3.2.4 The combination of local and global gradient information
The last step is to combine local cues mPb and global cues sPb. mPb tries to capture local variations while sPb aims to obtain salient boundary surfaces. By linearly combining them together, we get a globalized boundary detector gPb:
$$ gPb(x,y,z)=\omega mPb(x,y,z)+(1-\omega)sPb(x,y,z). $$
(8)
In practice, we use equal weights for mPb and sPb. After obtaining the gPb values, we apply a post-processing step of non-maximum suppression [43] to get thinned boundary surfaces when the resulting edges from mPb are too thick. Figure 4 shows some examples of mPb, sPb and gPb.

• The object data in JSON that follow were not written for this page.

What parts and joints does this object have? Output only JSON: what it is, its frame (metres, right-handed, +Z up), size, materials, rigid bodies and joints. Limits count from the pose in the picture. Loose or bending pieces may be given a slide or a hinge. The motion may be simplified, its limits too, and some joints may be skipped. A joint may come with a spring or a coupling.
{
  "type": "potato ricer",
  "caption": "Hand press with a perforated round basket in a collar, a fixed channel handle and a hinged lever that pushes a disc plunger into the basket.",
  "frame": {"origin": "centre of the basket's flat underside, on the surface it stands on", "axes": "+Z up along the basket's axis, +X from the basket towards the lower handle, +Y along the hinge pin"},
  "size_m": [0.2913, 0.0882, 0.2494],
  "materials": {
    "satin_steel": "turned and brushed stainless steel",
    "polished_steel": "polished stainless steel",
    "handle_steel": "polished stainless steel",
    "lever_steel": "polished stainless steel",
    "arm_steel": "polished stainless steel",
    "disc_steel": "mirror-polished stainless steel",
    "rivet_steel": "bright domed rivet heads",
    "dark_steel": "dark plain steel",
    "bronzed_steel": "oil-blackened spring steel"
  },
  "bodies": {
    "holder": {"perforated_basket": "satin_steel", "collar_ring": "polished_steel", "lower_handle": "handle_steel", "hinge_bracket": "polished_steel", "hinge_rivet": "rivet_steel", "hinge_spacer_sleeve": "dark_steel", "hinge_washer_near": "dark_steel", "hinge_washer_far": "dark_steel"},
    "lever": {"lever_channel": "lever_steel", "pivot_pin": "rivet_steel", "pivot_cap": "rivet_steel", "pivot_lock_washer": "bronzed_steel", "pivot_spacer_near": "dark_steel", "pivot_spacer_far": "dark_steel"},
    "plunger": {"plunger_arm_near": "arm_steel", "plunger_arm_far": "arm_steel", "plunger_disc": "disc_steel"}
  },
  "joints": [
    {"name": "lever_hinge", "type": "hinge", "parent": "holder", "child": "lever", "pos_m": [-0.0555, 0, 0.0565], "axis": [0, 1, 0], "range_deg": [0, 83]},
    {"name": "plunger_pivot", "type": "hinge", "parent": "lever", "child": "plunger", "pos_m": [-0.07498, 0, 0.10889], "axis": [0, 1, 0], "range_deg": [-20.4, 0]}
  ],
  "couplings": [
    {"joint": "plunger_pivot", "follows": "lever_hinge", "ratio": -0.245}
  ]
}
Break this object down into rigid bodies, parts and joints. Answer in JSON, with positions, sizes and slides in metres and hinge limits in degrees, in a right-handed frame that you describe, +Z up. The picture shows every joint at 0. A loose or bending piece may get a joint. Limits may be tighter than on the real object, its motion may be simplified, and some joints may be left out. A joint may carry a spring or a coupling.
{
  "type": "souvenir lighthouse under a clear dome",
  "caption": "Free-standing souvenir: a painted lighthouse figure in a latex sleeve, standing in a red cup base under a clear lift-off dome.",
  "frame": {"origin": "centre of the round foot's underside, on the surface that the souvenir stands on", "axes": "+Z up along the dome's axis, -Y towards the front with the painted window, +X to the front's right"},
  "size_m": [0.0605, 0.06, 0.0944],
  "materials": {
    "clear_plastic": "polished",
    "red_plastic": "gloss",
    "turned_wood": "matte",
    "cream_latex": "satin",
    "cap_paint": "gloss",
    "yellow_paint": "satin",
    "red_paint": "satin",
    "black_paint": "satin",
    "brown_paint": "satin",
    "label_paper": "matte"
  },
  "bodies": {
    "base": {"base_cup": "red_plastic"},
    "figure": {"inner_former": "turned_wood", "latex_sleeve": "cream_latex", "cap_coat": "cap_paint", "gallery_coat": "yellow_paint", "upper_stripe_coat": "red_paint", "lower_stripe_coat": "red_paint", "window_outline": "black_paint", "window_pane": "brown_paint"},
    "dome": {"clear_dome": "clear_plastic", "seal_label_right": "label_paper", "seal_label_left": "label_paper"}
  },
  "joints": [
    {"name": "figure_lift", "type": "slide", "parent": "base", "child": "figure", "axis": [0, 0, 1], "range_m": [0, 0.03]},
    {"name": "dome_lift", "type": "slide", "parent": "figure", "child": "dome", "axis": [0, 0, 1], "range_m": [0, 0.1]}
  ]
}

3.3 Supervoxel agglomeration
At this point, 2D gPb-UCM proceeds with the oriented watershed transform (OWT) [1, 47, 48] to create a hierarchical segmentation of the image resulting in the ultrametric contour map. However, we find that the same strategy does not work well in 3D. The reasons are twofold. First, because of the presence of irregular topologies, it is more difficult to approximate boundary surfaces with square or triangular meshes in 3D than to approximate boundary curves with line segments in 2D. Second, following OWT, during superpixel merging, only the information of the pixels on boundaries are used during greedy boundary removal. This is not a robust design especially when we take into account the fragmentation of boundary surfaces in 3D.
For the above reasons, we turn to the popular graph-based image and video segmentation methods [6, 7] to create the segmentation hierarchy. We first apply a watershed transform to the gPb field obtained from the previous step to get an oversegmentation. Next we iteratively merge the adjacent segments beginning with this oversegmentation. The output of this procedure is a segmentation hierarchy represented by a tree-structure whose lower-level segments are always contained in higher-level segments. As in [6], the merge rules run on a graph. The nodes of the graph are regions and the edges represent region to region relations. First, for any two adjacent regions R
i
and R
j
, we assign an edge e
ij
to connect them on the graph. The weight of e
ij
is set to the χ2 distance between (Lab space) intensity value histograms of R
i
and R
j
with 20 bins used. Also, for any region R, a quantity named the relaxed internal variation RInt(R) is defined as follows:
$$ \text{RInt}(R)\equiv\text{Int}(R)+\frac{\tau}{|R|} $$
(9)
where Int(R) is defined as the maximum edge weight of its minimum spanning tree (MST). For the lowest-level regions, i.e., the regions of oversegmentation obtained from the watershed transform, Int(R) is set to 0. |R| is the voxel cardinality of region R. τ is a parameter which triggers the merging process and controls the granularity of the regions. In each iteration of merging, all the edges are traversed in ascending order. For any edge e
ij
, we merge incident regions R
i
and R
j
if the weight of e
ij
is less than the minimum of the relaxed internal variation of the two regions. Thus the merging condition is written as
$$ \text{weight}(e_{ij})<\min\{\text{RInt}(R_{i}),\text{RInt}(R_{j})\}. $$
(10)
In practice, we increase the granularity parameter τ by a factor of 1.1 in each iteration. This agglomeration process iteratively progresses until no edge meets the merging criterion. The advantage of graph-based methods is that they make use of the information in all voxels in the merged regions. Furthermore, as shown in the experiments below, we see that it overcomes the weakness of fragmented supervoxels of previous graph-based methods. This is because traditional graph-based methods are built on voxel-level graphs.
Finally, we obtain a supervoxel hierarchy represented by a bottom-up tree structure. This is the final output of the 3D UCM algorithm. The granularity of the segmentation is a user-driven choice guided by the application.